# [What to produce]
Return the lines from the one that contains "Bell(large_cup_height, large_rim_radius, large_bell_exponents)" through the one that contains "for corner in", both included, exactly as written and with nothing added.

# [Data shown]

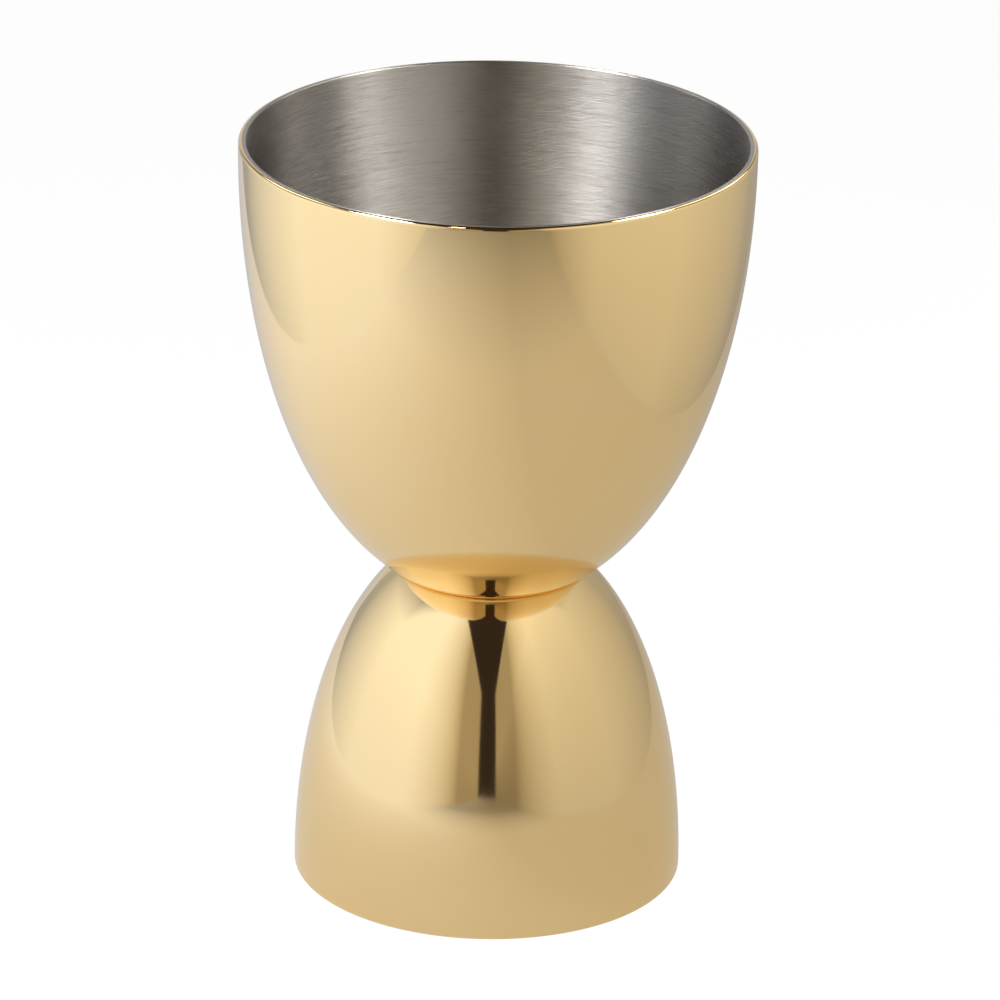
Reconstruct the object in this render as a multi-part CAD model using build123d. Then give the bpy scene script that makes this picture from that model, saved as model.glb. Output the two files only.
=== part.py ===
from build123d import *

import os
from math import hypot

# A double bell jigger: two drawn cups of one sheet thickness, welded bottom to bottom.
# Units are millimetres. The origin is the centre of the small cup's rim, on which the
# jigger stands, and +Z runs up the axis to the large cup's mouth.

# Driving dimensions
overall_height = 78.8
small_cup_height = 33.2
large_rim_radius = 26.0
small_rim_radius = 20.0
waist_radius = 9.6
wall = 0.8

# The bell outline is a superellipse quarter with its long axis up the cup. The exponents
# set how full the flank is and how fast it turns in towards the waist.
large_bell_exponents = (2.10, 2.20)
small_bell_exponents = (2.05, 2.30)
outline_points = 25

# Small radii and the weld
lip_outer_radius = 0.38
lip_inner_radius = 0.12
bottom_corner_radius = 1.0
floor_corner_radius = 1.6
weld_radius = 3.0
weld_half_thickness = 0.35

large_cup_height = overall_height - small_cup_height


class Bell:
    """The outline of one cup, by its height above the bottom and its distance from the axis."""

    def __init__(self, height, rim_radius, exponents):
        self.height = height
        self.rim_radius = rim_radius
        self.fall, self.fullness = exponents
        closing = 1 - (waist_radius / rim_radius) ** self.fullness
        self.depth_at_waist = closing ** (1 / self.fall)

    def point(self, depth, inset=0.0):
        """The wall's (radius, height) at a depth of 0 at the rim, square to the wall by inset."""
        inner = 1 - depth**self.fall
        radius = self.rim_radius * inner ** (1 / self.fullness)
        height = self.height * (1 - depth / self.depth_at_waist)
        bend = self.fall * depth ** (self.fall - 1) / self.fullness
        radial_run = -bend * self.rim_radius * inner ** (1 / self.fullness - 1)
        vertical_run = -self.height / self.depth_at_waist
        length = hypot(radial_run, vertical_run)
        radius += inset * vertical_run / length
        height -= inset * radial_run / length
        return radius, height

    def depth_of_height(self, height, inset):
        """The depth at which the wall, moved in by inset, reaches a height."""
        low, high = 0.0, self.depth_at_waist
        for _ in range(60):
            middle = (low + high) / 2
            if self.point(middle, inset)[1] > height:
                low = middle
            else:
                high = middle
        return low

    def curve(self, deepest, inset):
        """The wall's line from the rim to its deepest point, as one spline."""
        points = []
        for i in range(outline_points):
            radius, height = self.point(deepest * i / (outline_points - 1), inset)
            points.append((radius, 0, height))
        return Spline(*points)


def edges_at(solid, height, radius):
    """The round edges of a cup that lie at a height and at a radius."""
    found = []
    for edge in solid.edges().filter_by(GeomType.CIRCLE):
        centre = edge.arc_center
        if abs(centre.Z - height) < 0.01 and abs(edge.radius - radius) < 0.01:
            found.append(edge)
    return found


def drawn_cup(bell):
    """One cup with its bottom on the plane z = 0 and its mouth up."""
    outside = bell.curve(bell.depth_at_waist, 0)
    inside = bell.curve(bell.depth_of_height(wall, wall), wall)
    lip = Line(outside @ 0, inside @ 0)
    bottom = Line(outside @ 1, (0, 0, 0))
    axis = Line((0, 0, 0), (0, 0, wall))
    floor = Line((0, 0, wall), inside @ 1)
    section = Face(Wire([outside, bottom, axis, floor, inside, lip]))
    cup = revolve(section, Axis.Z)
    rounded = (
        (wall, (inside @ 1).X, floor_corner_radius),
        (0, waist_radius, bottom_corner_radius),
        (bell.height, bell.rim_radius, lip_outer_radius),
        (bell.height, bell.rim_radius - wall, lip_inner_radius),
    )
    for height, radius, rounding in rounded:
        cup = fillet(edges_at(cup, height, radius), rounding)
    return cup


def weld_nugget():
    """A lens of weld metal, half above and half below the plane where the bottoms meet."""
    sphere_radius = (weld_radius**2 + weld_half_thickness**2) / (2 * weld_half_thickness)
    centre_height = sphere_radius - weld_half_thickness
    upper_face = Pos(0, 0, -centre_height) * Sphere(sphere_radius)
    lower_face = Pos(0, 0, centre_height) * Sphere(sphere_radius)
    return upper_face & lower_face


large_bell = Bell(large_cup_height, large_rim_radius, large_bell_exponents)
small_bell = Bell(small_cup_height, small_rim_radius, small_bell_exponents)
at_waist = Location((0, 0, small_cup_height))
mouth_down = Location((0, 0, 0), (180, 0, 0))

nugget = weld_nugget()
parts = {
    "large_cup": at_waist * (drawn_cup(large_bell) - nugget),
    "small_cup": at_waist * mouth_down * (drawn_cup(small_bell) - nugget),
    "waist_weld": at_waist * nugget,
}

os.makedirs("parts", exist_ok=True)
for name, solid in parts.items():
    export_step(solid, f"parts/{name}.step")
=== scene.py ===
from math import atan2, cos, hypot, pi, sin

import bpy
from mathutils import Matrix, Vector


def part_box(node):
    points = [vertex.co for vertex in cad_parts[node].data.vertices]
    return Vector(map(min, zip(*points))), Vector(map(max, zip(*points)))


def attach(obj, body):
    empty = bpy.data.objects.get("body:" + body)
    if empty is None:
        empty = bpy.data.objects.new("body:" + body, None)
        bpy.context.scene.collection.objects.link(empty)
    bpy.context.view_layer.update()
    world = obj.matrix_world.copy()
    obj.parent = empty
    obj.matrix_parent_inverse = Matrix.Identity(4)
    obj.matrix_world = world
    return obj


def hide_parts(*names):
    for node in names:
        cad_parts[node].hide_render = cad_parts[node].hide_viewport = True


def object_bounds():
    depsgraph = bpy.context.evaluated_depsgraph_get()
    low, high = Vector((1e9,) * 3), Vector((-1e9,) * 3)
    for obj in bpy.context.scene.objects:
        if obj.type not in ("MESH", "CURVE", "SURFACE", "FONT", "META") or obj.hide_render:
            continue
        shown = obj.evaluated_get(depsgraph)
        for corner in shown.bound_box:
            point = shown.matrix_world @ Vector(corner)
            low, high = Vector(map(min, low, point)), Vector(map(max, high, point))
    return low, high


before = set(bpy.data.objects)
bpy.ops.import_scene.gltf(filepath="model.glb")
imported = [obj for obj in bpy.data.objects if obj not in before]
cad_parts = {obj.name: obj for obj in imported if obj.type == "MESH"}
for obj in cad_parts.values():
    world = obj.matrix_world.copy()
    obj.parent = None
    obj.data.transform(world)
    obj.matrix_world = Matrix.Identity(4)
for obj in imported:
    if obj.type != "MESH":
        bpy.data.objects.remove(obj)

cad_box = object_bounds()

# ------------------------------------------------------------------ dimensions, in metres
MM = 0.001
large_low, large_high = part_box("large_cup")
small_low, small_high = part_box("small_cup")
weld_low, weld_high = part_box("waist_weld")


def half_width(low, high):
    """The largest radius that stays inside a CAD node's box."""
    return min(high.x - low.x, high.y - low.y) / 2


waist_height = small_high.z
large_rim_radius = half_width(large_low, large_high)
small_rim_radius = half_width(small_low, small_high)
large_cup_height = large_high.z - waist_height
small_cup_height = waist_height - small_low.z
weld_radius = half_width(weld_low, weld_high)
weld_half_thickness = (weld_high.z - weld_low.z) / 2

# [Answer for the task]
large_bell = Bell(large_cup_height, large_rim_radius, large_bell_exponents)
small_bell = Bell(small_cup_height, small_rim_radius, small_bell_exponents)
at_waist = Location((0, 0, small_cup_height))
mouth_down = Location((0, 0, 0), (180, 0, 0))

nugget = weld_nugget()
parts = {
    "large_cup": at_waist * (drawn_cup(large_bell) - nugget),
    "small_cup": at_waist * mouth_down * (drawn_cup(small_bell) - nugget),
    "waist_weld": at_waist * nugget,
}

os.makedirs("parts", exist_ok=True)
for name, solid in parts.items():
    export_step(solid, f"parts/{name}.step")
=== scene.py ===
from math import atan2, cos, hypot, pi, sin

import bpy
from mathutils import Matrix, Vector


def part_box(node):
    points = [vertex.co for vertex in cad_parts[node].data.vertices]
    return Vector(map(min, zip(*points))), Vector(map(max, zip(*points)))


def attach(obj, body):
    empty = bpy.data.objects.get("body:" + body)
    if empty is None:
        empty = bpy.data.objects.new("body:" + body, None)
        bpy.context.scene.collection.objects.link(empty)
    bpy.context.view_layer.update()
    world = obj.matrix_world.copy()
    obj.parent = empty
    obj.matrix_parent_inverse = Matrix.Identity(4)
    obj.matrix_world = world
    return obj


def hide_parts(*names):
    for node in names:
        cad_parts[node].hide_render = cad_parts[node].hide_viewport = True


def object_bounds():
    depsgraph = bpy.context.evaluated_depsgraph_get()
    low, high = Vector((1e9,) * 3), Vector((-1e9,) * 3)
    for obj in bpy.context.scene.objects:
        if obj.type not in ("MESH", "CURVE", "SURFACE", "FONT", "META") or obj.hide_render:
            continue
        shown = obj.evaluated_get(depsgraph)
        for corner in shown.bound_box:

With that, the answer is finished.